I’ve been enjoying a lot of the Kensington Brewing blog posts lately and Mike from KBCo had written about “Embracing Our Smallness” at the beginning of October. Craft breweries, like small market baseball teams, have to find different ways to beat the big guys. Most of the ways don’t involve a lot of money, but emphasizing all the differences between craft beer and adjunct lagers and the differences between supporting a multinational corporation versus the people who live in your city. I was surprised recently to find six packs of a local beer being sold with little two ounce samples of whiskey, which seemed like a terrible instance of trying to imitate the larger multinationals. I don’t know how the cost works out in these promos (I assume the brewery is assuming the costs), but it seems like a bizarre thing to do with a craft beer. In the short term you might sell some extra six packs, but if someone is buying a product because they get a shot of whiskey too – well, that’s not a sustainable model for a craft brewery. People switch to drinking craft beer for many different reasons, which likely include the flavour, higher quality and the philosophy of eating/drinking local. They are willing to pay more for a higher quality product. Someone who thinks, “Sweet, free booze when I buy this beer!” is not really the kind of person a craft brewery should be targeting.

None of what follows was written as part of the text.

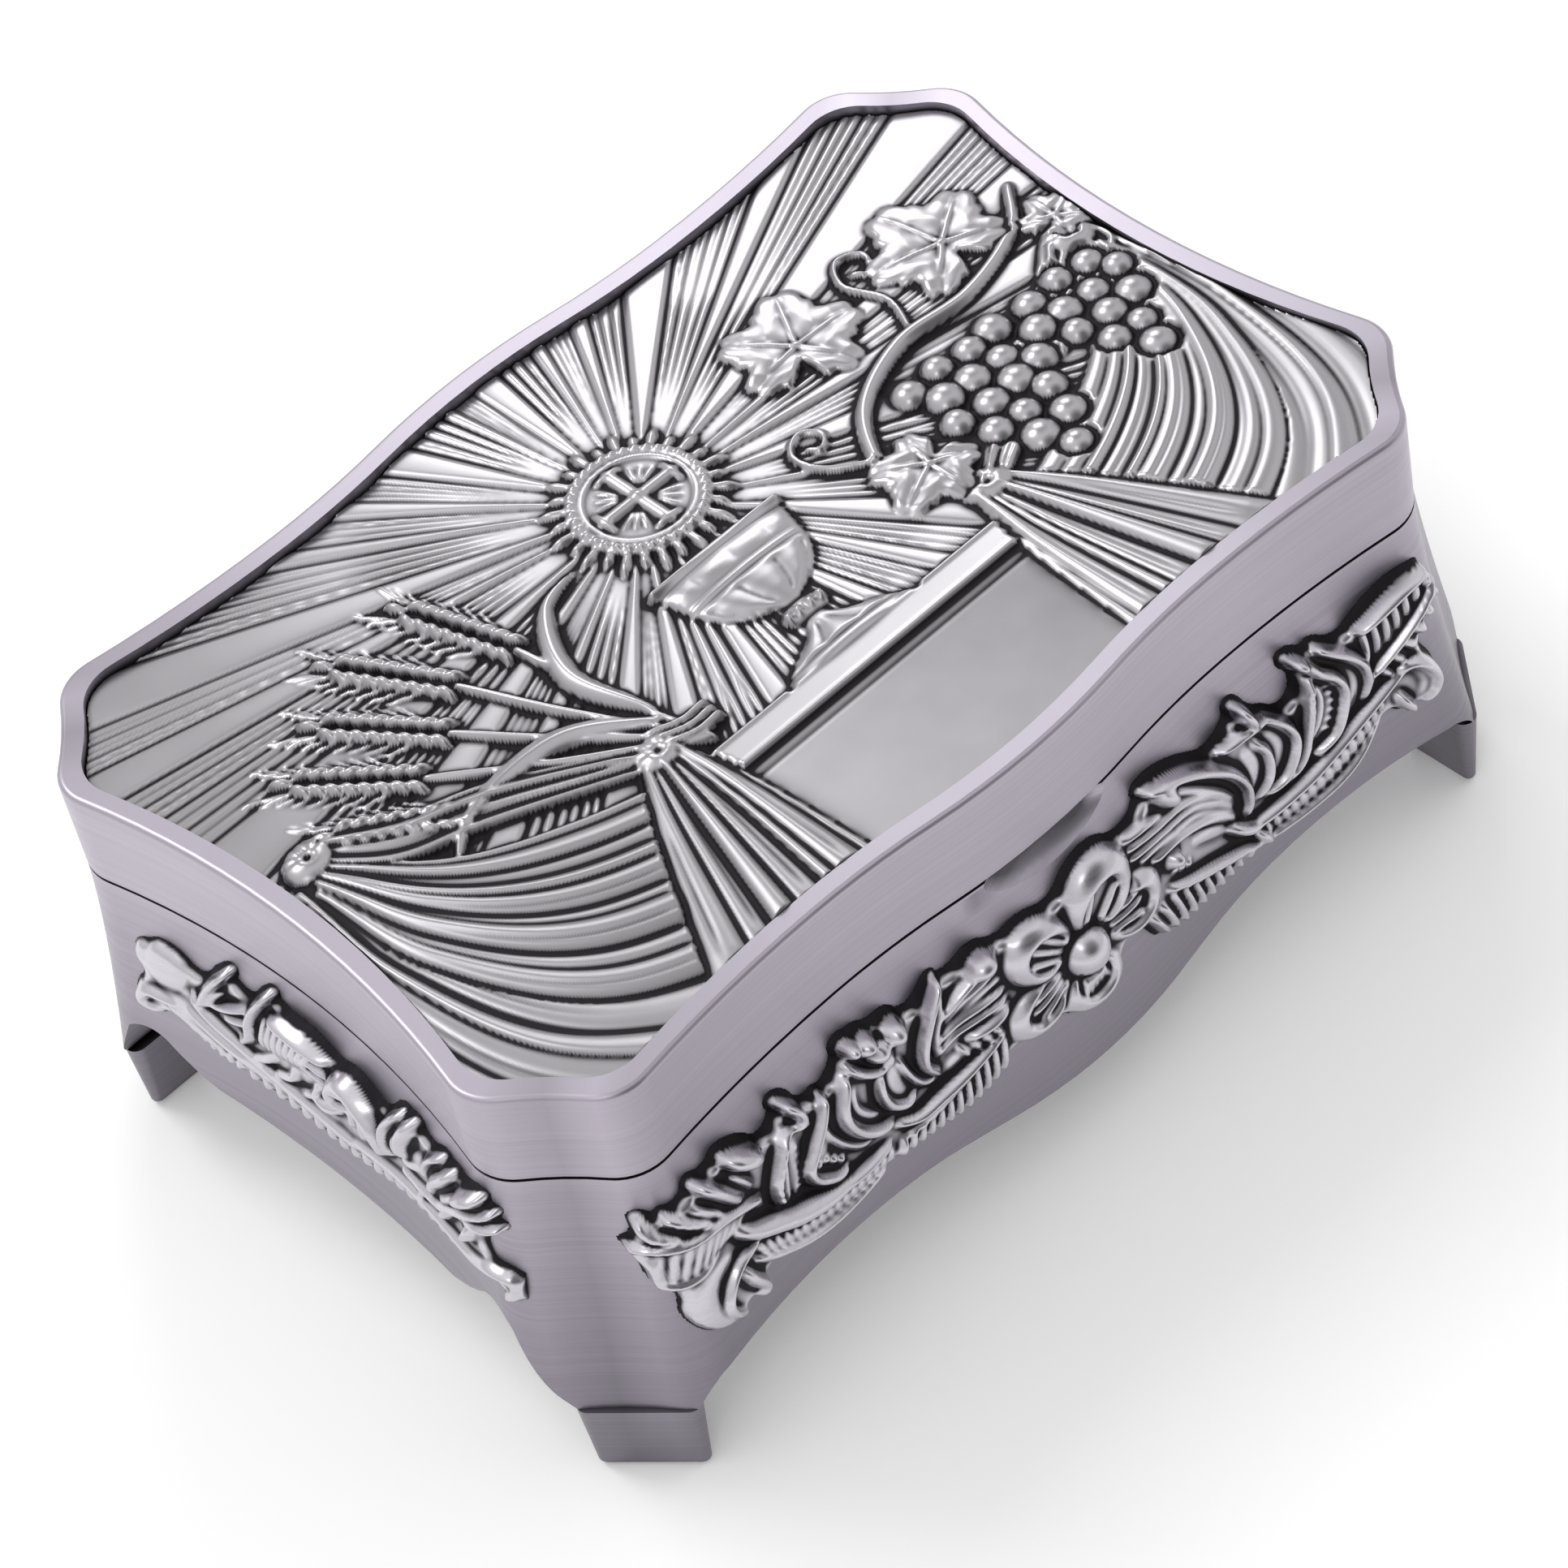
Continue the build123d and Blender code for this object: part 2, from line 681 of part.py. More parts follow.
# ---- relief plate ------------------------------------------------------------
def rays():
    """Glory: tapered rays that fan out from behind the host."""
    step = 360 / ray_count
    start = host_radius / 2
    slope = math.tan(math.radians(step * ray_share / 2))
    low, high = start * slope, far * slope
    ray = make_face(Polyline((start, -low), (far, -high), (far, high), (start, low), close=True))
    return [Pos(0, host_y) * Rot(0, 0, (k + 0.5) * step) * ray for k in range(ray_count)]


def chalice():
    """Outline of the cup: bowl, knop and spreading foot."""
    stem_top = cup_top_y - bowl_depth
    knop_top = stem_top - stem_length
    knop_low = knop_top - 2 * knop_half
    foot_top_y = knop_low - cup_foot_rise
    foot_low_y = foot_top_y - cup_foot_edge
    half = [
        Line((0, cup_top_y), (cup_half, cup_top_y)),
        TangentArc((cup_half, cup_top_y), (stem_half, stem_top), tangent=(0, -1)),
        Line((stem_half, stem_top), (stem_half, knop_top)),
        SagittaArc((stem_half, knop_top), (stem_half, knop_low), knop_half),
        SagittaArc((stem_half, knop_low), (cup_foot_half, foot_top_y), -cup_foot_hollow),
        Line((cup_foot_half, foot_top_y), (cup_foot_half, foot_low_y)),
        Line((cup_foot_half, foot_low_y), (0, foot_low_y)),
    ]
    return make_face(half + [edge.mirror(Plane.YZ) for edge in half])


def wheat():
    """Sheaf of ears that fans out on the left."""
    faces = [disc(*wheat_tie, wheat_tie_radius)]
    for k in range(wheat_ears):
        turn = math.radians(wheat_first_turn + k * wheat_turn_step)
        way = Vector(math.cos(turn), math.sin(turn))
        tie = Vector(*wheat_tie)
        ear_foot = tie + way * wheat_stalk
        ear_tip = ear_foot + way * wheat_ear
        faces.append(lens(tie, ear_foot + way, wheat_stalk_half, -wheat_stalk_half))
        faces.append(lens(ear_foot, ear_tip, wheat_half, -wheat_half))
    return faces


def vine_leaf(x, y, size, turn):
    """Five-lobed leaf."""
    points = []
    for k in range(10):
        reach = size if k % 2 == 0 else size * vine_notch_share
        angle = math.radians(turn + 36 * k)
        points.append((x + reach * math.cos(angle), y + reach * math.sin(angle)))
    return make_face(Polyline(*points, close=True))


def grape_bunch(x, y, rows):
    """Berries in closing rows, the widest on top; each is the upper half of a ball."""
    berry = Sphere(berry_radius, arc_size1=0, align=(Align.CENTER, Align.CENTER, Align.MIN))
    berries = []
    for row, count in enumerate(rows):
        for k in range(count):
            berry_x = x + (k - (count - 1) / 2) * berry_pitch
            berry_y = y - row * berry_row_pitch
            berries.append(Pos(berry_x, berry_y, panel_top_z + berry_height - berry_radius) * berry)
    return berries


def drape():
    """Folds of the cloth under the chalice, each lower one shorter and deeper."""
    faces = []
    for side in (-1, 1):
        for k in range(drape_folds):
            start = (-side * drape_breadth, cloth_y - drape_step * k)
            end = (side * (cloth_half - drape_shortening * k), cloth_y)
            sag = drape_sag + drape_sag_step * k
            faces.append(lens(start, end, -side * sag, -side * (sag - drape_breadth)))
    return faces


def relief_plate():
    """Plate with its relief: glory, host, chalice, wheat, vine and cloth."""
    field = plan(-rim_width - ray_margin)
    layers = {
        ray_height: rays(),
        drape_height: drape() + [vine_leaf(*leaf) for leaf in vine_leaves],
        wheat_height: wheat(),
        chalice_height: [disc(0, host_y, host_radius), chalice()],
    }
    shape = prism(-rim_width - piece_gap, panel_low_z, panel_top_z)
    for height, faces in layers.items():
        shape += Pos(0, 0, panel_top_z) * extrude(field & (Sketch() + faces), height)
    for bunch in grape_bunches:
        shape += grape_bunch(*bunch)
    return shape


save("lid_relief_plate", relief_plate())
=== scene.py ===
"""Rosary box: the finish, the cast reliefs, the velvet and the studio round the CAD frame.

The frame is in metres. The reliefs are sculpted as height fields in millimetres.
"""
import math

import bpy
import numpy as np
from mathutils import Matrix, Vector
from mathutils.bvhtree import BVHTree


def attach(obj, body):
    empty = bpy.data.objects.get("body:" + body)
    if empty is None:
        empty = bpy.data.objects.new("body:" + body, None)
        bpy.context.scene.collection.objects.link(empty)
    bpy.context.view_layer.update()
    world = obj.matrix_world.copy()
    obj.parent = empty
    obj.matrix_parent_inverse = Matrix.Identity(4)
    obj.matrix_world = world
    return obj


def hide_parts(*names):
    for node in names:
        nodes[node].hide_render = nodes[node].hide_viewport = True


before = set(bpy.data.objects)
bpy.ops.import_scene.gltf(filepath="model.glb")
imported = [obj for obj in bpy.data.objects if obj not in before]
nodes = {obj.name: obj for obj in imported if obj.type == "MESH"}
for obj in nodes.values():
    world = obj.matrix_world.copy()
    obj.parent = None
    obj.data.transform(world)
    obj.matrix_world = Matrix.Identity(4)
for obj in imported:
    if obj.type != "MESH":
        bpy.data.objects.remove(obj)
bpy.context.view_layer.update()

MM = 0.001
TINY = 1e-6
SAME = 1e-3  # levels and places closer than this, in mm, are the same


# ---- camera ------------------------------------------------------------------
# Where the photograph was taken from: place, then the picture's right, up and back.
CAMERA_PLACE = (-0.17168, -0.25304, 0.35133)
CAMERA_RIGHT = (0.71099678, -0.68621256, -0.15360957)
CAMERA_UP = (0.59296838, 0.46764801, 0.65551036)
CAMERA_BACK = (-0.37798423, -0.55715138, 0.73939858)
CAMERA_LENS = 125.7


def make_camera():
    """Camera at the photograph's place and lens."""
    data = bpy.data.cameras.new("camera")
    data.lens = CAMERA_LENS
    data.sensor_width = 36.0
    data.sensor_fit = "HORIZONTAL"
    camera = placed("camera", data)
    axes = Matrix((CAMERA_RIGHT, CAMERA_UP, CAMERA_BACK)).transposed()
    camera.matrix_world = Matrix.Translation(CAMERA_PLACE) @ axes.to_4x4()
    bpy.context.scene.camera = camera


def placed(name, data):
    """New object in the scene."""
    thing = bpy.data.objects.new(name, data)
    bpy.context.scene.collection.objects.link(thing)
    return thing


# ---- height fields -----------------------------------------------------------
def spline(points, spacing=0.4):
    """Smooth line through the points, sampled about every spacing millimetres."""
    p = np.array(points, float)
    if len(p) == 2:
        p = np.array([p[0], p.mean(0), p[1]])
    ends = np.vstack([2 * p[0] - p[1], p, 2 * p[-1] - p[-2]])
    out = []
    for a, b, c, d in zip(ends[:-3], ends[1:-2], ends[2:-1], ends[3:]):
        count = max(2, int(np.hypot(*(c - b)) / spacing))
        t = np.linspace(0, 1, count, endpoint=False)[:, None]
        out.append(0.5 * (2 * b + (c - a) * t + (2 * a - 5 * b + 4 * c - d) * t**2
                          + (3 * b - a - 3 * c + d) * t**3))
    out.append(p[-1:])
    return np.vstack(out)


def resampled(points, count):
    """Points spaced evenly along the smooth line through the given ones."""
    line = spline(points, 0.3)
    run = np.concatenate([[0], np.cumsum(np.hypot(*np.diff(line, axis=0).T))])
    at = np.linspace(0, run[-1], count)
    return np.stack([np.interp(at, run, line[:, 0]), np.interp(at, run, line[:, 1])], 1)


def heading(angle):
    """Unit direction at an angle from the drawing's first axis."""
    return np.array((math.cos(angle), math.sin(angle)))


def across_of(way):
    """Direction at a right angle to another, to its left."""
    return np.array((-way[1], way[0]))


def circle(middle, radius, count):
    """Points round a circle, the first one repeated at the end."""
    return [middle + heading(a) * radius for a in np.linspace(0, 2 * math.pi, count)]


def blur(field, cells):
    """Gaussian blur, its spread given in cells."""
    reach = max(1, int(3 * cells))
    kernel = np.exp(-0.5 * (np.arange(-reach, reach + 1) / cells) ** 2)
    kernel /= kernel.sum()
    out = np.pad(field, reach, mode="edge")
    out = np.apply_along_axis(np.convolve, 0, out, kernel, mode="valid")
    return np.apply_along_axis(np.convolve, 1, out, kernel, mode="valid")


def smooth_step(x, low, high):
    """0 below low, 1 above high, smooth between."""
    t = np.clip((x - low) / (high - low), 0, 1)
    return t * t * (3 - 2 * t)


def taper(t, start=0.0, end=0.0, power=0.5):
    """1 along the middle, falling to start and end at the two tips."""
    body = np.sin(np.pi * np.clip(t, 0, 1)) ** power
    edge = np.where(t < 0.5, start, end)
    return edge + (1 - edge) * body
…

It’s not a perfect analogy – there is no bias to baseball teams once they reach the diamond, whereas there is no level playing field in beer. Every baseball team puts nine men on the field and in the lineup and whatever happens after that is a mix of skill and chance. Yes, you can spend on rosters, a fancy stadium and advertising, but that doesn’t guarantee victory. Things are different in the world of beer. Breweries can buy tap lines, space on shelves, distribution channels, advertising and even whole retail stores to give them an advantage. Nothing is equal between the large breweries making adjunct lagers and the small guys trying to make the best damn beer possible. (I think adjuncts like corn syrup equal steroids in this comparison, or I’m completely losing track of my point.) Playing by their rules only gives them an even greater advantage. Smaller breweries need to take the Moneyball approach – find the inefficiencies of the multinationals and exploit them.